The payment of bridewealth is an essential part of marriage in most West African communities, Islamic or not. The payment usually follows indigenous rules rather than the classical Islamic tradition of mahr. In Niger, for example, the negotiations leading to marriage are marked by a series of gifts. In practice, the bride's family often spends as much as the groom's on these exchanges. Nevertheless, the marriage is not valid until the payment of bridewealth and the announcement of the amount. Among most West Africans, the bride's family receives the payment rather than the bride herself.
The government of Niger encourages people to register marriages, but registration is not required for a marriage to be valid. A Nigerien husband is obliged to provide his wife with food, clothes, lodging and pocket money. A wife has the right to acquire and administer property, as well as the right to respect, good treatment and conjugal relations. She is obliged to obey her husband, including seeking his permission to leave the house, whether for visits or for work. If she does not, he has the right to send her from his bed or administer a light beating (Dunbar 1983).
Malian husbands are legally required to support their wives and children. As a practical matter, however, women have difficulty enforcing the law (Hosken 1982).
In Nigeria, married Muslim women have certain rights to property that other Nigerian women do not. Under statutory Nigerian law, a married man controls his wife's property and she may not enter contracts that would jeopardize his right to such property. She cannot enter into loan or hiring agreements without her husband's consent, nor can she obtain a passport without it. However, under sharia law a married woman's property is her own (Akande 1979).

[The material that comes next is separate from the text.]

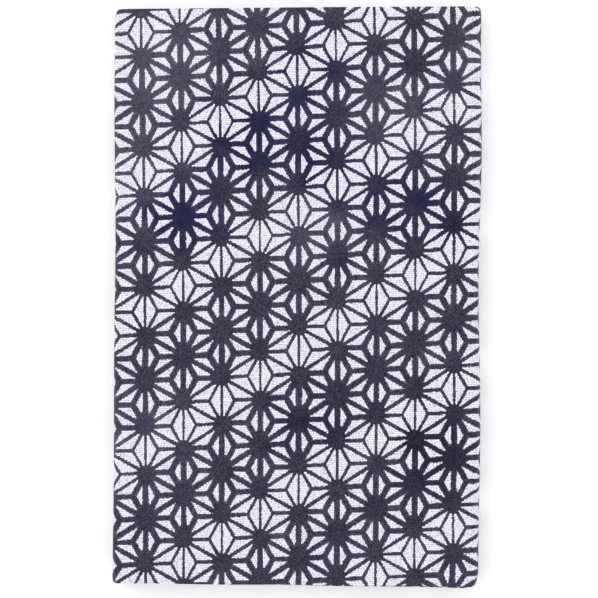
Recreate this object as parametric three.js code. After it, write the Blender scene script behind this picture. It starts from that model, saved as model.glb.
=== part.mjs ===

Marriage practices among the Mbororo of Cameroon downplay the relations between husband and wife. Once a woman becomes pregnant the first time, she returns to her parents' household and stays there until the child is weaned, about three years after she gives birth. During that time she has no contact with her husband.
Divorce is extremely common in West Africa. Among the Hausa, divorce occurs almost as frequently as marriage. All forms of divorce sanctioned by sharia are allowed, but repudiation is the most common. In Niger and Senegal, however, divorce is not valid until registered with a court. In the rest of West Africa, repudiation is sufficient, meaning that many women do not actually know their marital status. Women who initiate divorce must return the bridewealth their husband paid at the time of the marriage. If a Muslim couple divorces, the woman is expected to observe idda, the forty-day waiting period proscribed in the Quran. During this period, the ex-husband is supposed to support her, though women have no way of enforcing this (Akande 1979).
Once a woman is divorced and her idda period has passed, she will generally remarry within a few months, as most West African Muslims consider it socially unacceptable for a woman of childbearing age to remain single. Divorced women do not suffer any social stigma in Mauritania, unless their family or the family of their ex-husband blame them for the failure of the marriage. However, a few groups, such as the Daza in Chad and the Nupe in central Nigeria, allow divorced women to remain single and to serve as the head of their household.
Among the Fulani, divorce is relatively easy for either partner to obtain, although men are more likely to initiate it. Prior to the final divorce, the spouses must observe a period of conjugal separation in which the wife returns to her father or guardian. The wife's idda period begins after this separation. The Woodaabe also recognize a process of divorce in which the wife leaves her husband and establishes an informal remarriage prior to or without proper dissolution of the first marriage (Weeks 1984). Among some West African groups, women keep their houses after divorce. Others expect women to return to their natal home.
Polygyny predates Islam in West Africa and is practiced by most ethnic groups, regardless of religion. A man's wealth is determined by the number of wives and children he has (Akande 1979). Many West African Muslims see polygamy as part of being devout, as well as a status symbol for men. Affluence rather than any other factor, usually determines whether or not a man has more than one wife. In mostly Muslim Senegal, approximately one-quarter of urban marriages and one-third of rural marriages are polygamous. Although the law requires first marriages to be declared polygamous or monogamous at the time of the wedding, in practice this is rarely done and there are no sanctions against men who change their minds. Frequently even men who start out wanting to be monogamous change their minds as they grow older. As they become more prosperous, they are better able to afford having multiple wives. Senegalese men who are literate, whether they have studied only through primary education, or all the way through university, are more likely to have several wives than are men with no education. On the other hand, Sengalese women who have higher education are less likely than others to be in polygamous marriages (Antoine and Nantilelamio 1996).
Hausa men see polygamy as an obligation, if they can afford it. Some Hausa subgroups, such as the Kanuri, also allow men to keep concubines. When a Hausa man has more than one wife, the co-wives live in separate rooms within the same house, not in separate homes.
In Mali, many men, particularly of the merchant class, perceive having more than one wife as part of being a serious person (Warms 1994). Similarly for the Sosa of Guinea and Sierre Leone, a predominately Muslim people of about a million, having multiple wives, sometimes more than four, conveys prestige. One exception to the general rule is Mauritania. There the Maures, who are the elites of the country, are basically monogamous, while the rest of the population is frequently polygamous. At the time of the wedding, a woman can stipulate that the marriage is dissolved if the husband takes a second wife. Maure women use this provision regularly.
In Niger, the first wife divides the goods and supplies from the husband among the other wives. Stress and strain between wives lead to frequent flights from urban marriage home. Some rural women, however, welcome other wives as additional workers (Dunbar 1983).
In both Guninea and Ivory Coast, polygamy is illegal but widely practiced among the Muslim Dyula and the Jahanka. In Sierre Leone, Muslim Limba men sometimes have more than four wives.